5. L’Algérie, acteur clé sur la scène internationale

En plus du dossier sahraoui et des relations avec la France, Tebboune a insisté sur le rôle croissant de l’Algérie dans la géopolitique régionale et internationale. Avec ses vastes ressources énergétiques, sa position stratégique et son influence diplomatique, l’Algérie est un acteur incontournable du Maghreb et du continent africain.

Tebboune a mis en avant plusieurs axes de la politique étrangère algérienne :

  • Un engagement en faveur de la paix et de la stabilité régionales, notamment en Libye, au Mali et au Sahel.
  • Une coopération renforcée avec la Russie et la Chine, en parallèle avec une diversification des partenaires internationaux.
  • Le refus de toute ingérence étrangère dans les affaires internes de l’Algérie et la défense d’une diplomatie souveraine et indépendante.

Conclusion : une stratégie de prudence, mais adaptable

L’interview du président Tebboune avec L’Opinion confirme que l’Algérie adopte une approche réfléchie et pragmatique face aux défis géopolitiques qui l’entourent. En refusant d’armer le Polisario pour l’instant, elle évite une escalade militaire qui pourrait être exploitée par ses adversaires. Cependant, Tebboune n’exclut pas une révision de cette position si la situation l’exige.

Sur le plan diplomatique, l’Algérie continue de défendre avec fermeté le droit du peuple sahraoui à l’autodétermination, malgré les pressions internationales et les manœuvres du Maroc.

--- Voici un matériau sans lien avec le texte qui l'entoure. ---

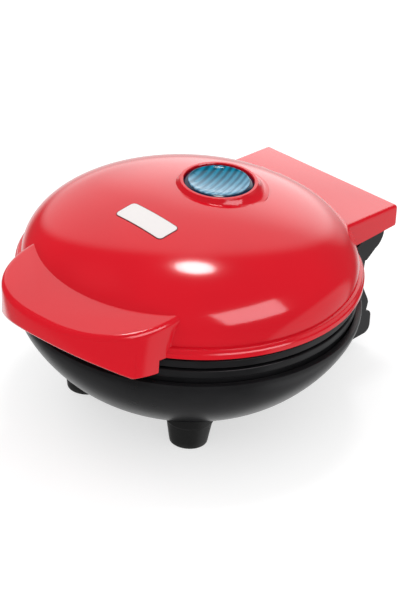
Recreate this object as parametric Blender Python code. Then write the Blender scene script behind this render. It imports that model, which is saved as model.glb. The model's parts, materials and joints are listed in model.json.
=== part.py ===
"""Mini waffle maker with a hinged lid, built as separate pieces at real size.

Units are metres and +Z is up. The handle points to -Y and the hinge lies across the back at +Y.
Outlines are drawn about the vertical axis of the dome. AXIS_SHIFT then moves every piece along Y,
so that the origin lies under the middle of the whole object, on the surface it stands on.
"""

import math

import bmesh
import bpy
from mathutils import Matrix, Vector

MM = 0.001

# Shared fits and facets
FIT = 0.3 * MM
WALL = 2.2 * MM
OVERRUN = 2.0 * MM
WELD = 0.0001 * MM
OUTER_STEPS = 44
INNER_STEPS = 28
BARREL_STEPS = 20
SHEET_STEPS = 20
SMALL_STEPS = 14
SCREW_STEPS = 8
BORE_STEPS = 8
FILLET_STEPS = 2
TUBE_SIDES_LEVEL = 1
SMOOTH_ANGLE = math.radians(35)

# Levels: the parting plane lies halfway between the lid and the base
PARTING_HEIGHT = 45.15 * MM
BAND_GAP = 1.1 * MM

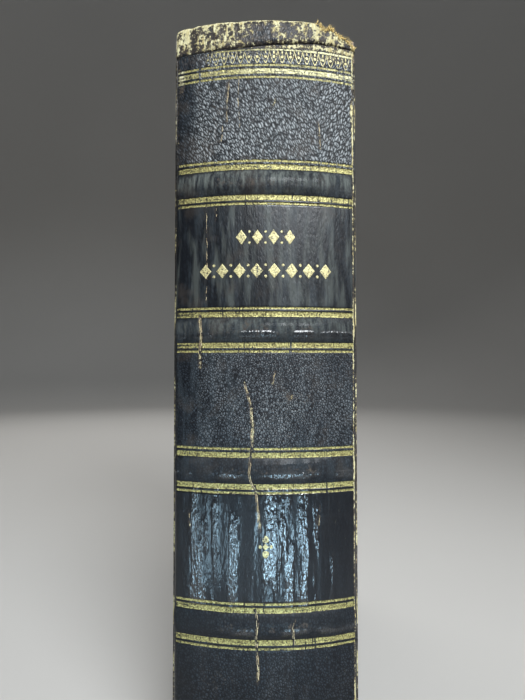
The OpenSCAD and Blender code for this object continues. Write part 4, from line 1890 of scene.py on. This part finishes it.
    def _row_of(self, outline: list[Point], count: int, step: float, level: float) -> Piece:
        """Lays a row of one solid motif.

        Args:
            outline: its outline.
            count: how many there are.
            step: the turn from one to the next, in radians.
            level: the height of the row, in millimetres.

        Returns:
            The row.
        """
        motif = self._plate_motif("motif", outline)
        row = self._lay("row", motif, count, step, level)
        bpy.data.objects.remove(motif)
        return row

    def title(self) -> Piece:
        """Builds the two lines of lozenges with dots between them.

        Returns:
            The ornament.
        """
        s = self.sizes
        middle = (s.bands[2] + s.bands[3]) / 2 + 0.6
        rows = []
        for count, width, level in ((4, 3.6, middle + 5.5), (8, 4.0, middle - 5.5)):
            step = 2 * math.atan((width + 1.7) / 2 / s.spine_r)
            lozenge = [(-width / 2, 0.0), (0.0, -2.6), (width / 2, 0.0), (0.0, 2.6)]
            rows.append(self._row_of(lozenge, count, step, level))
            for side in (-1, 1):
                dot = self._ring(0, side * 1.82, width / 8, 10)
                rows.append(self._row_of(dot, count - 1, step, level))
        return self._join("gilt_lozenge_rows", rows)

    def fleuron(self) -> Piece:
        """Builds the small ornament of two petals and two pearls round a lozenge.

        Returns:
            The ornament.
        """
        s = self.sizes
        level = (s.bands[0] + s.bands[1]) / 2 + 0.6
        width = 4.4
        shapes = [[(-1.1, 0.0), (0.0, -1.1), (1.1, 0.0), (0.0, 1.1)]]
        for side in (-1, 1):
            petal = [(0.85 * x * (1.25 - 0.35 * z * side), side * width * 0.55 + 1.2 * z)
                     for x, z in self._ring(0, 0, 1.0, 16)]
            shapes.append(petal)
            shapes.append(self._ring(side * width * 0.4, 0, width * 0.125, 12))
        return self._join("gilt_small_fleuron", [self._row_of(shape, 1, 0.1, level) for shape in shapes])

    def _keep(self, obj: Piece, losses: Sequence[tuple[float, float, float, float, float]]) -> None:
        """Stores how much leaf is left on each point.

        Args:
            obj: the ornament.
            losses: the x and z of each loss, its half sizes and its share.
        """
        place = np.array([v.co for v in obj.data.vertices]) / MM
        kept = np.full(len(place), 0.95)
        for x, z, half_x, half_z, share in losses:
            gap = np.hypot((place[:, 0] - x) / half_x, (place[:, 2] - z) / half_z)
            kept -= share * (1 - smooth_step(0.5, 1.2, gap))
        store_values(obj, "kept", np.clip(kept, 0, 1))

    def build(self) -> None:
        """Makes, dresses and hands over every ornament."""
        pieces = (
            (self.border(True), "gilt_head_border",
             ((-26, 243, 9.0, 9, 0.9), (-3.5, 246, 5.0, 2.2, 0.7), (-12, 247, 9, 1.6, 0.5),
              (24, 245, 3.0, 3, 0.4))),
            (self.border(False), "gilt_tail_border", ((-24, 12, 5.0, 9, 0.6), (8, 10.5, 4, 2, 0.5))),
            (self.title(), "gilt_title_ornament", ((-2, 173, 2.5, 2, 0.35),)),
            (self.fleuron(), "gilt_fleuron", ((-1.5, 86.5, 1.6, 1.6, 0.55),)),
        )
        for obj, node, losses in pieces:
            self._keep(obj, losses)
            obj.data.shade_flat()
            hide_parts(node)
            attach(obj, Body.BLOCK.value)
            report(obj)


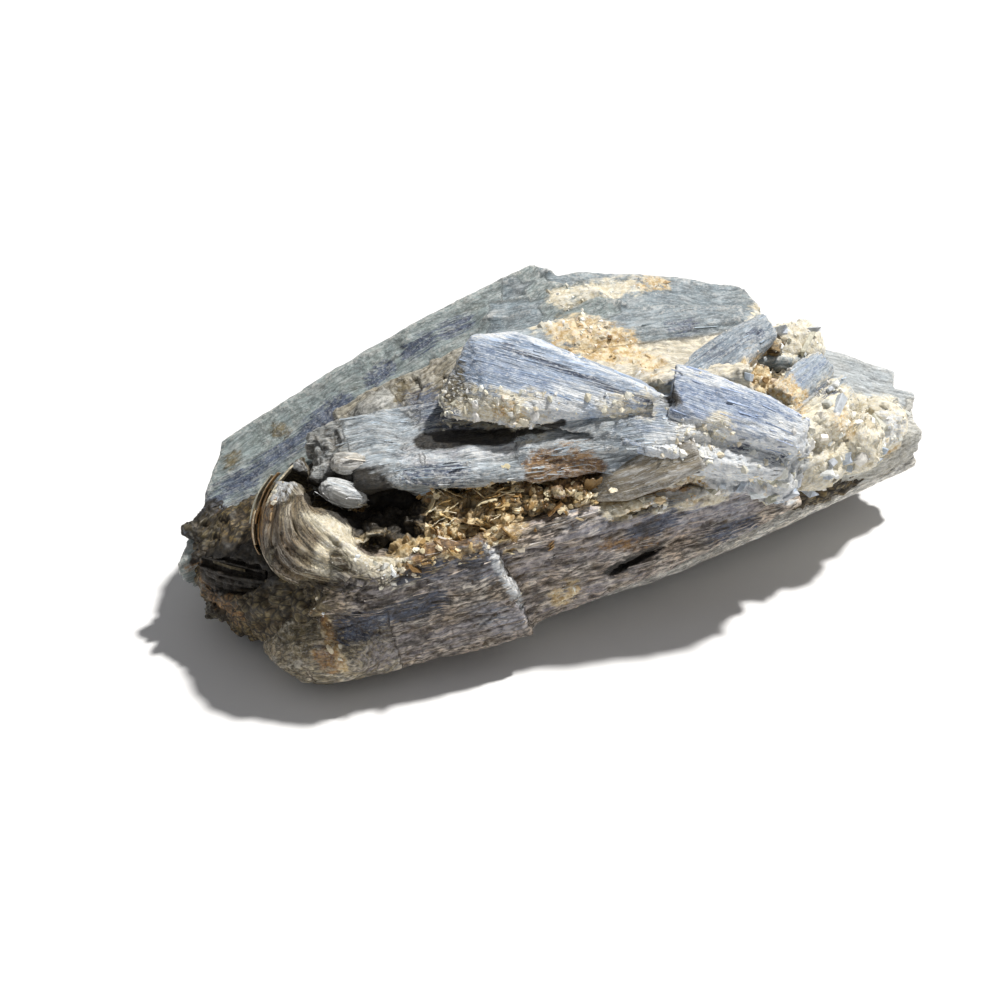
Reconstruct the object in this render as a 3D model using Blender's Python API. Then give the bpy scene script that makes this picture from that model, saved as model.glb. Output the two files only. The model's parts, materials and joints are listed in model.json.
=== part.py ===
"""Kyanite blade cluster: a rough hand specimen of intergrown kyanite blades, mica and quartz.

Frame: +X along the specimen's length, +Z up, origin under its middle on the flat it rests on.
Lengths below are millimetres, in the layout's own frame. The specimen is centred and scaled at the end.
"""

import math
import random

import bmesh
import bpy
import numpy as np
from mathutils import Matrix, Vector, noise

MM = 0.001

# Resolution of the grown-together skin, mm, and the facets left on the finished solid
SKIN_VOXEL = 0.62
FACETS = 9400
WEAR_FACTOR = 0.5
WEAR_PASSES = 3

# How blades and lumps depart from perfect boxes and balls, as shares of their own size
BLADE_CHAMFER = 0.16
BLADE_ROUGHNESS = 0.035
END_SLANT = 0.2
END_PINCH = (0.86, 0.86)
SHEAF_OVERLAP = 1.45
SHEAF_ROLL = 7.0
LUMP_ROUGHNESS = 0.07
HOLLOW_ROUGHNESS = 0.17
HEART_CORNER = 0.3

# Broken cleavage steps that run along each blade, and chips, mm
STEP_HEIGHT = 0.4
STEP_LENGTH = 17.0
STEP_WIDTH = 2.3
STEP_TREAD = 0.34
CHIP_HEIGHT = 0.28
CHIP_SIZE = 2.6

MICA_BOOKS = 16
TORN_SHEETS = 3
SEED = 7

# Cross-sections of the mass the blades grow from: x, front y, back y, underside z, top z
HEART_SECTIONS = (
    (-49.5, 0.5, 8.0, 6.5, 12.5),
    (-46.0, -5.5, 12.5, 1.5, 14.5),
    (-39.0, -12.0, 15.5, 0.6, 17.5),
    (-29.0, -15.0, 17.0, 0.0, 20.5),
    (-15.0, -15.5, 17.5, -0.4, 24.5),
    (0.0, -14.0, 17.0, -0.4, 28.5),
    (12.0, -13.0, 15.0, 0.2, 29.5),
    (24.0, -12.5, 11.5, 1.2, 26.5),
    (34.0, -11.5, 8.0, 2.5, 21.5),
    (42.0, -9.5, 4.5, 4.5, 17.5),
    (48.5, -7.0, 0.0, 7.5, 14.0),
)


def clear_scene():
    for obj in list(bpy.data.objects):
        bpy.data.objects.remove(obj, do_unlink=True)


def collection(name):
    made = bpy.data.collections.new(name)
    bpy.context.scene.collection.children.link(made)
    return made


def keep_as_helper(bm, name, group):
    """Stores a bmesh as a hidden ingredient of the specimen."""
    bmesh.ops.recalc_face_normals(bm, faces=bm.faces)
    mesh = bpy.data.meshes.new(name)
    bm.to_mesh(mesh)
    bm.free()
    obj = bpy.data.objects.new(name, mesh)
    obj.hide_render = True
    obj.display_type = "WIRE"
    group.objects.link(obj)
    return obj


def blade_frame(start, end, roll):
    """Rotation whose X runs along the blade, Y across its broad face and Z out of that face."""
    along = (Vector(end) - Vector(start)).normalized()
    across = Vector((0, 0, 1)).cross(along).normalized()
    out = along.cross(across)
    turn = Matrix.Rotation(math.radians(roll), 3, along)
    across, out = turn @ across, turn @ out
    return Matrix((along, across, out)).transposed()


class Grown:
    """The blades and lumps that make the specimen, and the hollows worn out of it."""

    def __init__(self):
        self.growth = collection("growth")
        self.hollows = collection("hollows")
        self.fillings = collection("fillings")
        self.stage = self.growth
        self.grains = []
        self.rng = random.Random(SEED)

    def blade(self, name, start, end, width, thick, roll=0.0, taper=(1, 1), skew=(0, 0), pinch=END_PINCH):
        """A tabular crystal from start to end.

        taper scales its section at the end, skew slants its two ends and pinch narrows each of them.
        """
        rotation = blade_frame(start, end, roll)
        length = (Vector(end) - Vector(start)).length
        bm = bmesh.new()
        bmesh.ops.create_cube(bm, size=1.0)
        long_edges = [e for e in bm.edges if abs(e.verts[0].co.x - e.verts[1].co.x) > 0.5]
        bmesh.ops.bevel(
            bm, geom=long_edges, offset=BLADE_CHAMFER, segments=1, profile=0.5, affect="EDGES", material=-1
        )
        long_edges = [e for e in bm.edges if abs(e.verts[0].co.x - e.verts[1].co.x) > 0.5]
        bmesh.ops.subdivide_edges(bm, edges=long_edges, cuts=2, use_grid_fill=True)
        ragged = [self.rng.uniform(-END_SLANT, END_SLANT) for _ in range(4)]
        for vert in bm.verts:
            share = vert.co.x + 0.5
            slant_y = (skew[0] + ragged[0]) * (1 - share) + (skew[1] + ragged[1]) * share
            slant_z = ragged[2] * (1 - share) + ragged[3] * share
            rough = [self.rng.uniform(-BLADE_ROUGHNESS, BLADE_ROUGHNESS) for _ in range(2)]
            narrow = 1 - (1 - pinch[share > 0.5]) * abs(2 * share - 1) ** 3
            vert.co.x = vert.co.x * length + slant_y * vert.co.y * width + slant_z * vert.co.z * width
            vert.co.y *= narrow * width * (1 + (taper[0] - 1) * share + rough[0])
            vert.co.z *= narrow * thick * (1 + (taper[1] - 1) * share + rough[1])
        middle = (Vector(start) + Vector(end)) / 2
        bmesh.ops.transform(bm, matrix=Matrix.Translation(middle) @ rotation.to_4x4(), verts=bm.verts)
        self.keep(bm, name, middle, rotation, (length, width, thick))

    def sheaf(self, name, start, end, width, thick, roll=0.0, count=4, spread=0.3, stagger=1.6, **shape):
        """Parallel blades grown side by side, with uneven ends and faces. shape goes to each blade."""
        taper, skew = shape.get("taper", (1, 1)), shape.get("skew", (0, 0))
        rotation = blade_frame(start, end, roll)
        along, across, out = (Vector(column) for column in rotation.transposed())
        for number in range(count):
            share = (number + 0.5) / count - 0.5
            proud = out * self.rng.uniform(-spread, spread)
            near = Vector(start) + across * share * width + proud
            far = Vector(end) + across * share * width * taper[0] + proud
            near += along * (skew[0] * share * width + self.rng.uniform(-stagger, stagger))
            far += along * (skew[1] * share * width + self.rng.uniform(-stagger, stagger))
            own_roll = roll + self.rng.uniform(-SHEAF_ROLL, SHEAF_ROLL)
            own_width = width / count * SHEAF_OVERLAP
            self.blade(f"{name}_{number + 1}", near, far, own_width, thick, own_roll, **shape)

    def lump(self, name, centre, size, turn=0.0, lean=0.0):
        """A rounded, faceted grain."""
        rotation = Matrix.Rotation(math.radians(turn), 3, "Z") @ Matrix.Rotation(math.radians(lean), 3, "Y")
        rough = HOLLOW_ROUGHNESS if self.stage == self.hollows else LUMP_ROUGHNESS
        bm = bmesh.new()
        bmesh.ops.create_icosphere(bm, subdivisions=2, radius=0.5)
        for vert in bm.verts:
            vert.co *= 1 + self.rng.uniform(-rough, rough)
            vert.co = Vector(c * s for c, s in zip(vert.co, size))
        matrix = Matrix.Translation(Vector(centre)) @ rotation.to_4x4()
        bmesh.ops.transform(bm, matrix=matrix, verts=bm.verts)
        self.keep(bm, name, Vector(centre), rotation, size)

    def crystal(self, name, points, start, end, roll=0.0):
        """A crystal with the flat faces of the hull of its corners. start and end give its grain."""
        bm = bmesh.new()
        for point in points:
            bm.verts.new(point)
        bmesh.ops.convex_hull(bm, input=bm.verts)
        rotation = blade_frame(start, end, roll)
        corners = [Vector(p) for p in points]
        middle = sum(corners, Vector()) / len(corners)
        local = [rotation.transposed() @ (p - middle) for p in corners]
        size = [2 * max(abs(p[i]) for p in local) for i in range(3)]
        self.keep(bm, name, middle, rotation, size)

    def keep(self, bm, name, middle, rotation, size):
        keep_as_helper(bm, name, self.stage)
        if self.stage != self.hollows:
            self.grains.append((np.array(middle), np.array(rotation), np.array(size) / 2))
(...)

Enfin, malgré les tensions persistantes avec la France, Tebboune laisse la porte ouverte à un dialogue pragmatique, tout en affirmant l’indépendance de l’Algérie sur la scène internationale.

En somme, l’Algérie joue une carte stratégique, combinant retenue et fermeté, et reste prête à adapter sa politique si les circonstances l’exigent. La suite des événements dans la région déterminera si cette stratégie évoluera vers un soutien militaire plus actif au Polisario ou si l’Algérie poursuivra son approche diplomatique actuelle.